Nie szkoła tylko kursy
- Centrum Edukacji Montessori prowadzi działalność edukacyjną od żłobka po dorosłość – mówi Iwona Łukasiewicz, twórczyni CEM. – Nasze założenia i kierunek rozwoju Centrum, w jakim zmierzamy, to edukacja dzieci oraz młodzieży przez wszystkie etapy ich rozwoju poczynając od wieku żłobkowego, przez okres dorastania, a kończąc na osobach dorosłych, czyli kadrze, która systematycznie uczestniczy w szkoleniach. W związku z obranym przez nas kierunkiem na kształcenie metodą Montessori już w roku 2019 podjęliśmy kroki, aby uzyskać zgodę Kuratorium i Wydziału Oświaty na uruchomienie liceum od września 2020 (tryb edukacji domowej).
Łukaszewicz tłumaczy, że w ubiegłym roku szkolnym pod nazwą Liceum Alternatywne prowadzono „edukację nieformalną”.
- Były to kursy dla młodzieży licealnej przypisanej do innej szkoły w trybie edukacji domowej - tłumaczy właścicielka CEM.
- Czy państwa oferta nie wprowadza w błąd?

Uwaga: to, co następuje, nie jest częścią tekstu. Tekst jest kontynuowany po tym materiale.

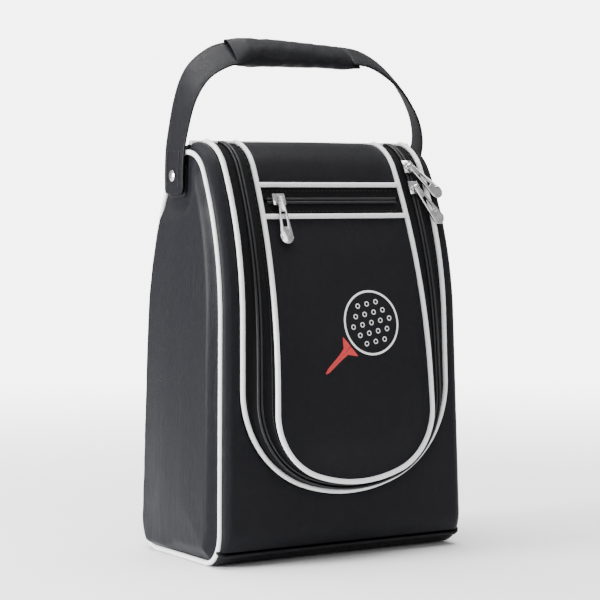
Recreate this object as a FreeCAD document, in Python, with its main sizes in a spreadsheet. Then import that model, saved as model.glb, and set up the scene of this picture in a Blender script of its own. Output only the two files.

Nie ma tam informacji o kursach przygotowawczych, czy edukacji nieformalnej – pytam.
- Informujemy o tym rodziców zainteresowanych naszą ofertą już na pierwszym spotkaniu – podkreśla Łukasiewicz. – Mam wrażenie, że wszyscy rodzice, oprócz jednej pani, doskonale wiedzą, jak działamy. Oczywiście w przyszłości chcemy stworzyć stacjonarne liceum, ale to nie będzie na pewno w najbliższym roku szkolnym. Od września 2020 r. znów prowadzić chcemy kursy przygotowawcze i do tego rekrutujemy.
Iwona Łukaszewicz nie ukrywa, że zamierza skierować na drogę sądową sprawy przeciwko mamie ucznia, która z nami rozmawiała.
- Ta pani przesyła na nas różne kontrole, a jej działalność obniża zaufanie do naszej placówki. To ewidentne działanie na naszą szkodę – uważa.
- Rodzice szukający szkoły niepublicznej dla swojego dziecka powinni sprawdzać, czy znajduje się ona w ewidencji prowadzonej przez daną gminę – dodaje Jolanta Misiak. – Jeśli szkoła jej nie uzyskała, to nie może funkcjonować. Nie jest szkołą w ścisłym znaczeniu tego słowa, podobnie jak szkoła nauki jazdy czy szkoła tańca.